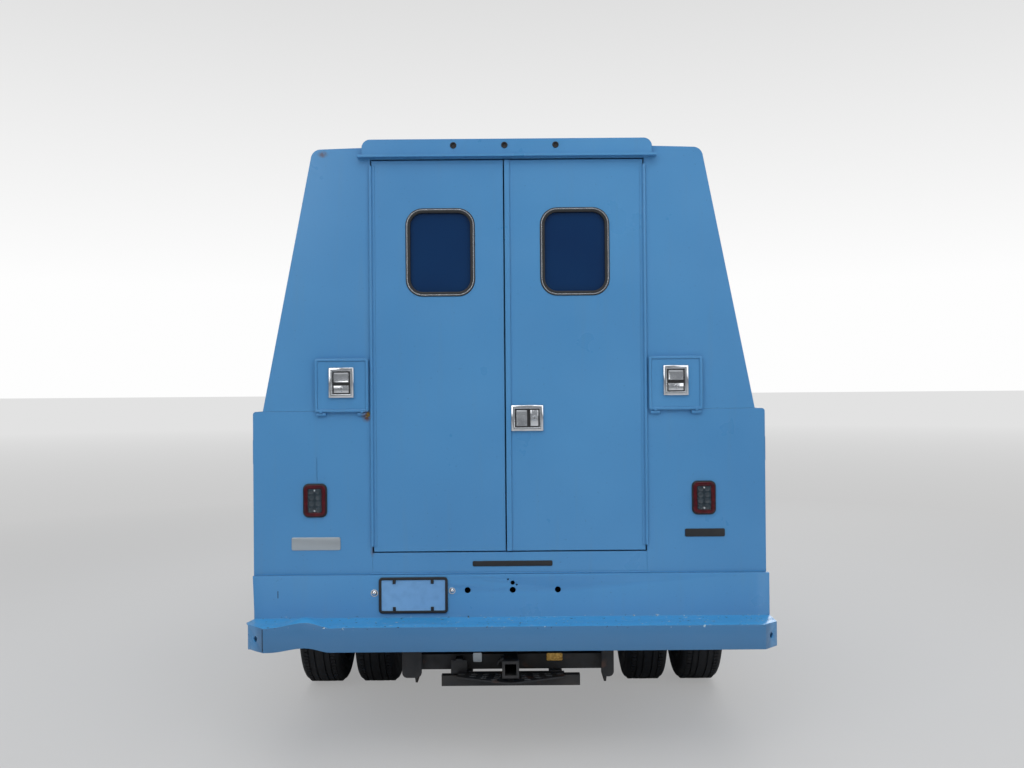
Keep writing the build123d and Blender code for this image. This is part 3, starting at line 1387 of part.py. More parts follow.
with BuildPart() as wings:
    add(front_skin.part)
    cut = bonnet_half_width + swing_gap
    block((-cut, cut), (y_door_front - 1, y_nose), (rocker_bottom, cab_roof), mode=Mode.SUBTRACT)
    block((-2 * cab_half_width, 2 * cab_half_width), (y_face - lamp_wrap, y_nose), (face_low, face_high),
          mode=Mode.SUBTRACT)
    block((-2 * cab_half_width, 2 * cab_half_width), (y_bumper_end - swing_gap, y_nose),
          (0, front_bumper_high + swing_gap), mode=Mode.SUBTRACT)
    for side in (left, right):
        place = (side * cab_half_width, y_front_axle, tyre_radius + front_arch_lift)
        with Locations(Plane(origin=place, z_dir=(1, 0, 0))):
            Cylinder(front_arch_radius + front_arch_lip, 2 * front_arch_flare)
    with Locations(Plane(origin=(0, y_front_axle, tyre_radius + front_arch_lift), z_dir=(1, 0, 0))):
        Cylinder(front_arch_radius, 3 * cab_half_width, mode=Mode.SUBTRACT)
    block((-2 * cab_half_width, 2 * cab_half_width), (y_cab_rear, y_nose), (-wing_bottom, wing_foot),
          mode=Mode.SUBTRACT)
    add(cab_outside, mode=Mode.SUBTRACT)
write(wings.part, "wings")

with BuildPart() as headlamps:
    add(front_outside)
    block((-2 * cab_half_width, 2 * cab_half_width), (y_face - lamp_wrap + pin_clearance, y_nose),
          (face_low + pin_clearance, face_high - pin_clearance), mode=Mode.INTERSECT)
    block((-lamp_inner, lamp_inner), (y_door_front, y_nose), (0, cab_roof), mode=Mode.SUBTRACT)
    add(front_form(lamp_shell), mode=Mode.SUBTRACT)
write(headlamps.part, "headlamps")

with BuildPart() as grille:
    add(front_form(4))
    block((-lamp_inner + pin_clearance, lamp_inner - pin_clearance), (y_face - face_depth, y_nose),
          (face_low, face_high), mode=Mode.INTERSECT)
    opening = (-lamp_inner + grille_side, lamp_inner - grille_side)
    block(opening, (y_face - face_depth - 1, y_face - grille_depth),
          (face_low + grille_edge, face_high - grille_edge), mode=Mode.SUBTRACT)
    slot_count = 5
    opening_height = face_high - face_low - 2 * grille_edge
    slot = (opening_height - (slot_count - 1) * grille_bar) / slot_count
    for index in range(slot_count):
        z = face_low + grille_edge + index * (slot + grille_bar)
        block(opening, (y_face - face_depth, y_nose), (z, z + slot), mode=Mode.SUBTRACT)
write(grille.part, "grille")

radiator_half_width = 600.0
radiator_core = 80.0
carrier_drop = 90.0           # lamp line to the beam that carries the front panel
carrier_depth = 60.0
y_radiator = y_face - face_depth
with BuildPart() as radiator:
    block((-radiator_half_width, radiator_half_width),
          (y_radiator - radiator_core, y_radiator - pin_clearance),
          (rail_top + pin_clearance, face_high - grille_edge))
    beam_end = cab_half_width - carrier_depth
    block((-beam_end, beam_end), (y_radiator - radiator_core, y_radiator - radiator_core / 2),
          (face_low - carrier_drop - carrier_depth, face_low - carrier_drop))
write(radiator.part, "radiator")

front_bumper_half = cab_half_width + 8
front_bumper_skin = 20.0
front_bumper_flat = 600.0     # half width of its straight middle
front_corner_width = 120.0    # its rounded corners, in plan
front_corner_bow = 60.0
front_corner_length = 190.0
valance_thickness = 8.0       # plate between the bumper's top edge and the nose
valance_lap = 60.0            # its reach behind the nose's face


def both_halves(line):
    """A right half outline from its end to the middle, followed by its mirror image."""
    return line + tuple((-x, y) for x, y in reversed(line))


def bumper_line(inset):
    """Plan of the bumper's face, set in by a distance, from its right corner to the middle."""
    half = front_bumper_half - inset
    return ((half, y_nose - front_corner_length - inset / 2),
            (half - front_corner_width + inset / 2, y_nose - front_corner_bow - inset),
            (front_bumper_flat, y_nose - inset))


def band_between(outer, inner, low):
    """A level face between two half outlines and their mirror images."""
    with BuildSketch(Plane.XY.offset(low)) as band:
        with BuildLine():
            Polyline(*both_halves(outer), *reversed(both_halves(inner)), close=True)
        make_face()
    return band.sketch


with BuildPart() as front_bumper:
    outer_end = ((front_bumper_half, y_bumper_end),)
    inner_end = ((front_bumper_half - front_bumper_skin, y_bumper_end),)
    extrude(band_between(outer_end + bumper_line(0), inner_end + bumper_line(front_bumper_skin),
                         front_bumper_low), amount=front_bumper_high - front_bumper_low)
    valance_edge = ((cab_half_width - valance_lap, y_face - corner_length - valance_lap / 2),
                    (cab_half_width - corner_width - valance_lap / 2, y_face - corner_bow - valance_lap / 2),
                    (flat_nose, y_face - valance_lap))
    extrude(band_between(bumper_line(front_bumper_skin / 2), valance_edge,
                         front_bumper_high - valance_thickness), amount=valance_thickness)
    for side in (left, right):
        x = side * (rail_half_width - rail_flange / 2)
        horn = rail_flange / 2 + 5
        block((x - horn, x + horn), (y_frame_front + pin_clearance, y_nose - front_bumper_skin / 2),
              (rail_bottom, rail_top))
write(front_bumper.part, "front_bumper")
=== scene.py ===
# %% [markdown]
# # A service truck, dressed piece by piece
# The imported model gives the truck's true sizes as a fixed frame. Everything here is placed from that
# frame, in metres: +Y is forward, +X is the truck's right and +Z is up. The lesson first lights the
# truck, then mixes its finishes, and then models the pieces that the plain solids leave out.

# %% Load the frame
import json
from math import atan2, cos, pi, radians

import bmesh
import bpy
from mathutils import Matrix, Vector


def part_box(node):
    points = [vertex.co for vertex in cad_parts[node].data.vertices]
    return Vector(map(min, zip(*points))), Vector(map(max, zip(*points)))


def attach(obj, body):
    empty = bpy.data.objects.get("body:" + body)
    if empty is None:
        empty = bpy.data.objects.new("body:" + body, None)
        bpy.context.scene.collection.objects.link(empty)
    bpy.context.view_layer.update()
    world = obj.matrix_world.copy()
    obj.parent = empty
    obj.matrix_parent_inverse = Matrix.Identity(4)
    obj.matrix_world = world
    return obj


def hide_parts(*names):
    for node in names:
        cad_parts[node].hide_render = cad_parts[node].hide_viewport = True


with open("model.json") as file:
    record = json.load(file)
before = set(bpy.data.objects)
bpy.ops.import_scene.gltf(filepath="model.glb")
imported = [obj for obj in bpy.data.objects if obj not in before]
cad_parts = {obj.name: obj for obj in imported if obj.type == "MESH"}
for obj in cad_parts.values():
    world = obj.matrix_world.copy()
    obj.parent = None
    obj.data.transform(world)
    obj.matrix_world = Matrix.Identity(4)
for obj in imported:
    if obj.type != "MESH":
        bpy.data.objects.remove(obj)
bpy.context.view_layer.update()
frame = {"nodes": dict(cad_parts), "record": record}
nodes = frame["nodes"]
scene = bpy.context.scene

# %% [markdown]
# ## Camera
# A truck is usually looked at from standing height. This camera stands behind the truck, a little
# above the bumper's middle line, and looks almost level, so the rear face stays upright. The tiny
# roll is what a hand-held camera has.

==

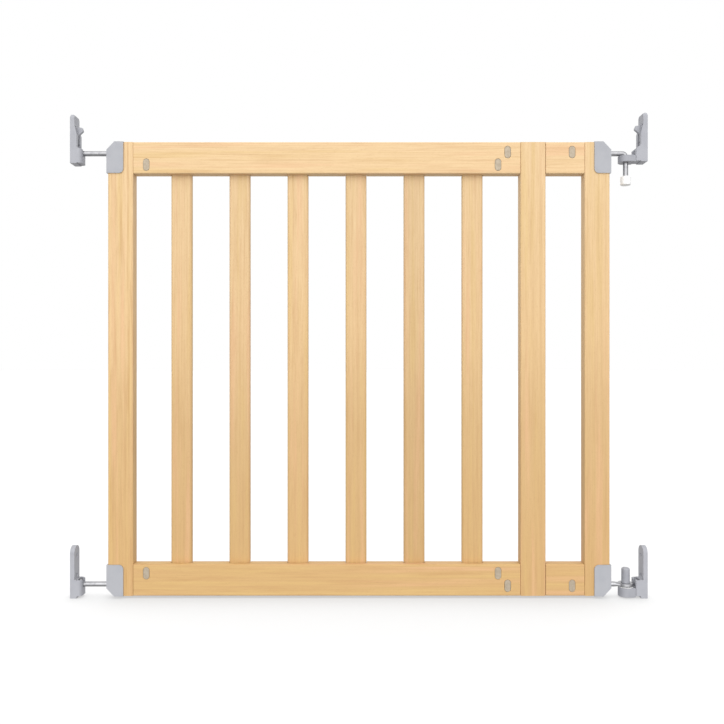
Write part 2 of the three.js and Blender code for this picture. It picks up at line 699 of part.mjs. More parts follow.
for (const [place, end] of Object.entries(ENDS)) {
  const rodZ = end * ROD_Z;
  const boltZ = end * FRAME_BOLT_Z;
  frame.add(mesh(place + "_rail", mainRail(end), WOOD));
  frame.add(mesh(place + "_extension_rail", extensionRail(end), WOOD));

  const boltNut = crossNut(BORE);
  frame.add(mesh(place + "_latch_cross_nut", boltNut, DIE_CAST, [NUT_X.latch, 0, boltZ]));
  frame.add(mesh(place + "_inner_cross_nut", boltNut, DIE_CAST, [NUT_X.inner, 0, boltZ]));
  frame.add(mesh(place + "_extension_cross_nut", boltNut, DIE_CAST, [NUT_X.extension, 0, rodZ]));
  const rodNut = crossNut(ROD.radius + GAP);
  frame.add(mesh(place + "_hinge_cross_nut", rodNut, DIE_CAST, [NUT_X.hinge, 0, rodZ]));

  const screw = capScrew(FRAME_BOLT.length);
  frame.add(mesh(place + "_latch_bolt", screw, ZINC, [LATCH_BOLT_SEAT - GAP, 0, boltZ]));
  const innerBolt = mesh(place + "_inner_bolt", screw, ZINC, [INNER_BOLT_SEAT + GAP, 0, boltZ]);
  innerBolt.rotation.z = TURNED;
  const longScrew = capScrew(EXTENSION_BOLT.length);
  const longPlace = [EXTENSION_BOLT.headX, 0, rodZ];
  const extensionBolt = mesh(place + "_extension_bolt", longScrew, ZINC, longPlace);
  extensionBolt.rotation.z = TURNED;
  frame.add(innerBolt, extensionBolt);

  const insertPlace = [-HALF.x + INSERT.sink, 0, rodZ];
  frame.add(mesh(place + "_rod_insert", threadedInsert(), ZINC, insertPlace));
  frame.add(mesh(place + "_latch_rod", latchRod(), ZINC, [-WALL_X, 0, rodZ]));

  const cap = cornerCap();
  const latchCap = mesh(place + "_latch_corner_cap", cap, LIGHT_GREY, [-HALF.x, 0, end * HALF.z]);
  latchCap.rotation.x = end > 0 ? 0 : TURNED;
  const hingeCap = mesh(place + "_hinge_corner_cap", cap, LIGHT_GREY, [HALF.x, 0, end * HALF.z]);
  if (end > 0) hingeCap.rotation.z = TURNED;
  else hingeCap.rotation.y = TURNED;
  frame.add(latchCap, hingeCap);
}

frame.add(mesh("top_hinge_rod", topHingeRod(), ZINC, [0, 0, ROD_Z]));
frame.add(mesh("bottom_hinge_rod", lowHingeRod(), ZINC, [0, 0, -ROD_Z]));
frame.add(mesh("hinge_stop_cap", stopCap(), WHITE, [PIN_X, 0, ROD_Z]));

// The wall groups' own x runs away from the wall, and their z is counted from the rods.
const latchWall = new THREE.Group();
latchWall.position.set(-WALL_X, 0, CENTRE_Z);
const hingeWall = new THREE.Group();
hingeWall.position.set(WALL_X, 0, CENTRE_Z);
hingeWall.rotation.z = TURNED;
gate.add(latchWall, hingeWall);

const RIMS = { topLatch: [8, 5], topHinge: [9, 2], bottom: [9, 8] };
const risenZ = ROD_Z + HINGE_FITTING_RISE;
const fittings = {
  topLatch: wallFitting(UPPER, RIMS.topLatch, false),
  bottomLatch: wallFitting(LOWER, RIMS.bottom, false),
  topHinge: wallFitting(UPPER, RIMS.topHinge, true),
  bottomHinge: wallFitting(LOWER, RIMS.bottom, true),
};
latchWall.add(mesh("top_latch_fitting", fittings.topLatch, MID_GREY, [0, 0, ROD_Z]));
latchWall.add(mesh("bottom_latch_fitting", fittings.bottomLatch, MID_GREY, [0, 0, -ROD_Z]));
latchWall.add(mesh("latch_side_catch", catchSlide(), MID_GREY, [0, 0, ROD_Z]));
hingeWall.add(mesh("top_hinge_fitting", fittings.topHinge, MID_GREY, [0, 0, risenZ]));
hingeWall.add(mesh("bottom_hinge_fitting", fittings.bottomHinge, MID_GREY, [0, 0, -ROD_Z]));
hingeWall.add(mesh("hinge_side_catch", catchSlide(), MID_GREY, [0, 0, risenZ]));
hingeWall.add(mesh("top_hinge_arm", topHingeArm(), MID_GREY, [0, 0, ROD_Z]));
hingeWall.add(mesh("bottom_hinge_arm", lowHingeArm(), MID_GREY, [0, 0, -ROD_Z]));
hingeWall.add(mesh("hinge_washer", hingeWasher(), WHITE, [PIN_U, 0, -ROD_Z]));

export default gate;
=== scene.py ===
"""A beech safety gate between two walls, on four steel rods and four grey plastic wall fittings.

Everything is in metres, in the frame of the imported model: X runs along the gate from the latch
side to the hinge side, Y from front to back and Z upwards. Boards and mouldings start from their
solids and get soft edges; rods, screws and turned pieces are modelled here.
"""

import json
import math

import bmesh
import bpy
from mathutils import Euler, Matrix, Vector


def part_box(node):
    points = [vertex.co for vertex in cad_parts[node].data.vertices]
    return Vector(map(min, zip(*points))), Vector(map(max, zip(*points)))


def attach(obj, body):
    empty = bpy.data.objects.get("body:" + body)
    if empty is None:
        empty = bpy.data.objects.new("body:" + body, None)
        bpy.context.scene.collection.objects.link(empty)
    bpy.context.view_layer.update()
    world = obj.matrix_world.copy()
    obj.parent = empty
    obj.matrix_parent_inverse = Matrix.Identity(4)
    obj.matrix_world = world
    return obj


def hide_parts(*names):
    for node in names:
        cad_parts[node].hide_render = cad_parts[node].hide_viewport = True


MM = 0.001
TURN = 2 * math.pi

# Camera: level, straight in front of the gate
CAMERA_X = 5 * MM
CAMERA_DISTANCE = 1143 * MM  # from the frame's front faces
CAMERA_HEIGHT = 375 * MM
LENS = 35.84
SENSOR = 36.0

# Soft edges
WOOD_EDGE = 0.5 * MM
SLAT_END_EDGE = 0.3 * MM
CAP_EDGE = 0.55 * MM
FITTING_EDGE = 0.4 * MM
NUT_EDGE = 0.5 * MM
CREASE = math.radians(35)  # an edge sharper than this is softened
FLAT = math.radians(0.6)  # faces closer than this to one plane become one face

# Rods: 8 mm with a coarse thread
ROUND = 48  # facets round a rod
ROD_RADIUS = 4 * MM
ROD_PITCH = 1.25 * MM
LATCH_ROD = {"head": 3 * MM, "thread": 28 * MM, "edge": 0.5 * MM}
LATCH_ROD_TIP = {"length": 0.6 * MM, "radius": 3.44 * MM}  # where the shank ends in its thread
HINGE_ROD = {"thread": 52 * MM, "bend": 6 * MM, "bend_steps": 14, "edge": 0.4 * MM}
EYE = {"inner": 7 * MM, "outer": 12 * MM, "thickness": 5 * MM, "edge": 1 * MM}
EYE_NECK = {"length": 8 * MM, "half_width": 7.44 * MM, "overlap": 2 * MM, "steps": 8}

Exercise
Print only the run of lines that begins with the line containing "fittings.topHinge, MID_GREY, [0, 0, risenZ]));" and ends with the line containing "FLAT = math.radians(0.6)", both included, exactly as they read.

Final result
hingeWall.add(mesh("top_hinge_fitting", fittings.topHinge, MID_GREY, [0, 0, risenZ]));
hingeWall.add(mesh("bottom_hinge_fitting", fittings.bottomHinge, MID_GREY, [0, 0, -ROD_Z]));
hingeWall.add(mesh("hinge_side_catch", catchSlide(), MID_GREY, [0, 0, risenZ]));
hingeWall.add(mesh("top_hinge_arm", topHingeArm(), MID_GREY, [0, 0, ROD_Z]));
hingeWall.add(mesh("bottom_hinge_arm", lowHingeArm(), MID_GREY, [0, 0, -ROD_Z]));
hingeWall.add(mesh("hinge_washer", hingeWasher(), WHITE, [PIN_U, 0, -ROD_Z]));

export default gate;
=== scene.py ===
"""A beech safety gate between two walls, on four steel rods and four grey plastic wall fittings.

Everything is in metres, in the frame of the imported model: X runs along the gate from the latch
side to the hinge side, Y from front to back and Z upwards. Boards and mouldings start from their
solids and get soft edges; rods, screws and turned pieces are modelled here.
"""

import json
import math

import bmesh
import bpy
from mathutils import Euler, Matrix, Vector


def part_box(node):
    points = [vertex.co for vertex in cad_parts[node].data.vertices]
    return Vector(map(min, zip(*points))), Vector(map(max, zip(*points)))


def attach(obj, body):
    empty = bpy.data.objects.get("body:" + body)
    if empty is None:
        empty = bpy.data.objects.new("body:" + body, None)
        bpy.context.scene.collection.objects.link(empty)
    bpy.context.view_layer.update()
    world = obj.matrix_world.copy()
    obj.parent = empty
    obj.matrix_parent_inverse = Matrix.Identity(4)
    obj.matrix_world = world
    return obj


def hide_parts(*names):
    for node in names:
        cad_parts[node].hide_render = cad_parts[node].hide_viewport = True


MM = 0.001
TURN = 2 * math.pi

# Camera: level, straight in front of the gate
CAMERA_X = 5 * MM
CAMERA_DISTANCE = 1143 * MM  # from the frame's front faces
CAMERA_HEIGHT = 375 * MM
LENS = 35.84
SENSOR = 36.0

# Soft edges
WOOD_EDGE = 0.5 * MM
SLAT_END_EDGE = 0.3 * MM
CAP_EDGE = 0.55 * MM
FITTING_EDGE = 0.4 * MM
NUT_EDGE = 0.5 * MM
CREASE = math.radians(35)  # an edge sharper than this is softened
FLAT = math.radians(0.6)  # faces closer than this to one plane become one face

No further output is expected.